INFORMATION SHOWN ::
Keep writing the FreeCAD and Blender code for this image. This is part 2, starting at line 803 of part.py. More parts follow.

* * *

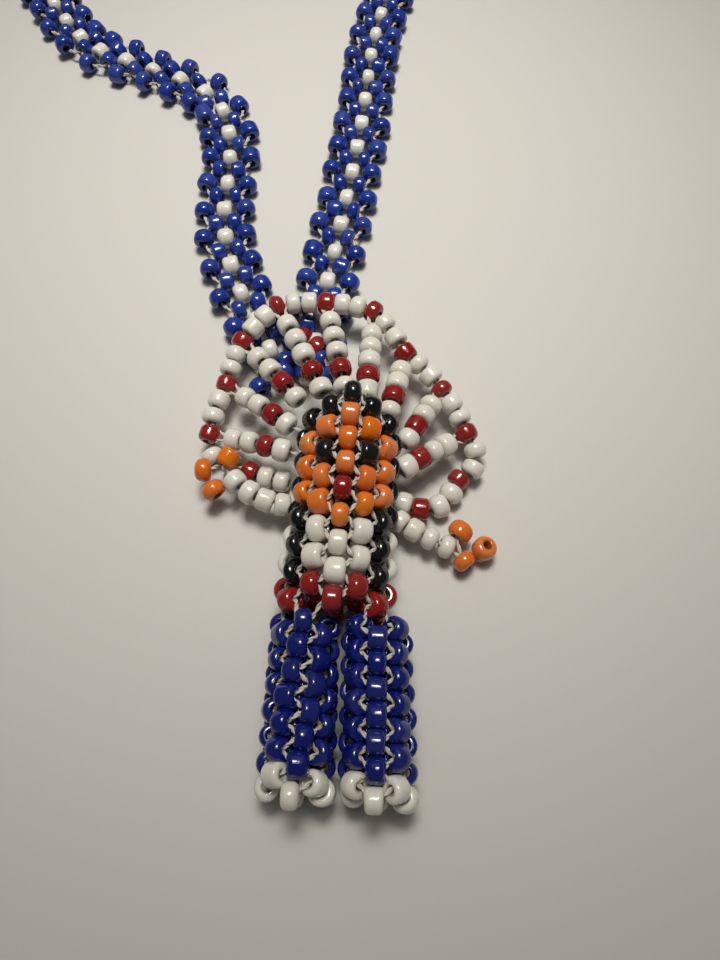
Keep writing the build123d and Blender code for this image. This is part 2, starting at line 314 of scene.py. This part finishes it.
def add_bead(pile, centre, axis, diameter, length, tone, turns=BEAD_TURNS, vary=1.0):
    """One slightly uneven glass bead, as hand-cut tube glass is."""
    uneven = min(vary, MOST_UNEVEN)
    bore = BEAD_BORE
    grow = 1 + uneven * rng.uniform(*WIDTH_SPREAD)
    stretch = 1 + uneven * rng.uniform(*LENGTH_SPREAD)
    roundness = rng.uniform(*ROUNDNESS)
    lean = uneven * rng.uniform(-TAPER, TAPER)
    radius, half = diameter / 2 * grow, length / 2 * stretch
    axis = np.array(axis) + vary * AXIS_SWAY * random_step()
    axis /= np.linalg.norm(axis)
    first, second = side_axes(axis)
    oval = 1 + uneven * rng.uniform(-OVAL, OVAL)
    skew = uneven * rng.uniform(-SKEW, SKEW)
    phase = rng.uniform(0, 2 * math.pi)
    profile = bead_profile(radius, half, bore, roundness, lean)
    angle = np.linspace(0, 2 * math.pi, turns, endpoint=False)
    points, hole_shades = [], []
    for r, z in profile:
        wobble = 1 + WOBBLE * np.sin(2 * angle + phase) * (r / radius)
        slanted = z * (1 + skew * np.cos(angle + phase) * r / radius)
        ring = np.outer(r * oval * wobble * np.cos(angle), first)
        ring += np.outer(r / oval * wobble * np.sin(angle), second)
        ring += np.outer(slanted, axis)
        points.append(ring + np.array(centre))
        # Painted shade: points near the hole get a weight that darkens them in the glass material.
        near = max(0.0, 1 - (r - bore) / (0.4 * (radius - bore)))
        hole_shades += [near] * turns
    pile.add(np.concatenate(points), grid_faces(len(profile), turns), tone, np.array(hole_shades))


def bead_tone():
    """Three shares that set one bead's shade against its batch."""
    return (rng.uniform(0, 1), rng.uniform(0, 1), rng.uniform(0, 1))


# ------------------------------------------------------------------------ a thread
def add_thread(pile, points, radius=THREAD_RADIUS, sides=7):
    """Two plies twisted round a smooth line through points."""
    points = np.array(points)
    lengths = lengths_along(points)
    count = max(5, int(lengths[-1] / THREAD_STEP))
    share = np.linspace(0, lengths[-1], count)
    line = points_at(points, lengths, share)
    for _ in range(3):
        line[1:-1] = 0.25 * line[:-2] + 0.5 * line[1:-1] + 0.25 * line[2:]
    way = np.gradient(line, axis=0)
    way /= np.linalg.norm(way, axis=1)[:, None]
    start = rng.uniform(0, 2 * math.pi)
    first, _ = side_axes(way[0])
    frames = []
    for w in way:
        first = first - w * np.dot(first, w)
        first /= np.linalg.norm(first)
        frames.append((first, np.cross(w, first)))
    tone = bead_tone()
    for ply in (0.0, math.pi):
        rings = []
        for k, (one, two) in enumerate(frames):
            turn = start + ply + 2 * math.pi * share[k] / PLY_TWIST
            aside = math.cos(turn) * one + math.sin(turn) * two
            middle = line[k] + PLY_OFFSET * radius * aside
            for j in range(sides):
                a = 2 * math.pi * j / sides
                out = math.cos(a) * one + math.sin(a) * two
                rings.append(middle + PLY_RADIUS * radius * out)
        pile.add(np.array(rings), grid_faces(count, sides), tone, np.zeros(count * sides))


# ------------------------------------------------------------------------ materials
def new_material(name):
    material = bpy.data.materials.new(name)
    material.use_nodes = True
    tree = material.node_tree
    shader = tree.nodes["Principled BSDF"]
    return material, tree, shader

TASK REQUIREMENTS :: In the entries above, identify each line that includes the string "Blender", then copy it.

EXERCISE OUTPUT ::
Keep writing the FreeCAD and Blender code for this image. This is part 2, starting at line 803 of part.py. More parts follow.
Keep writing the build123d and Blender code for this image. This is part 2, starting at line 314 of scene.py. This part finishes it.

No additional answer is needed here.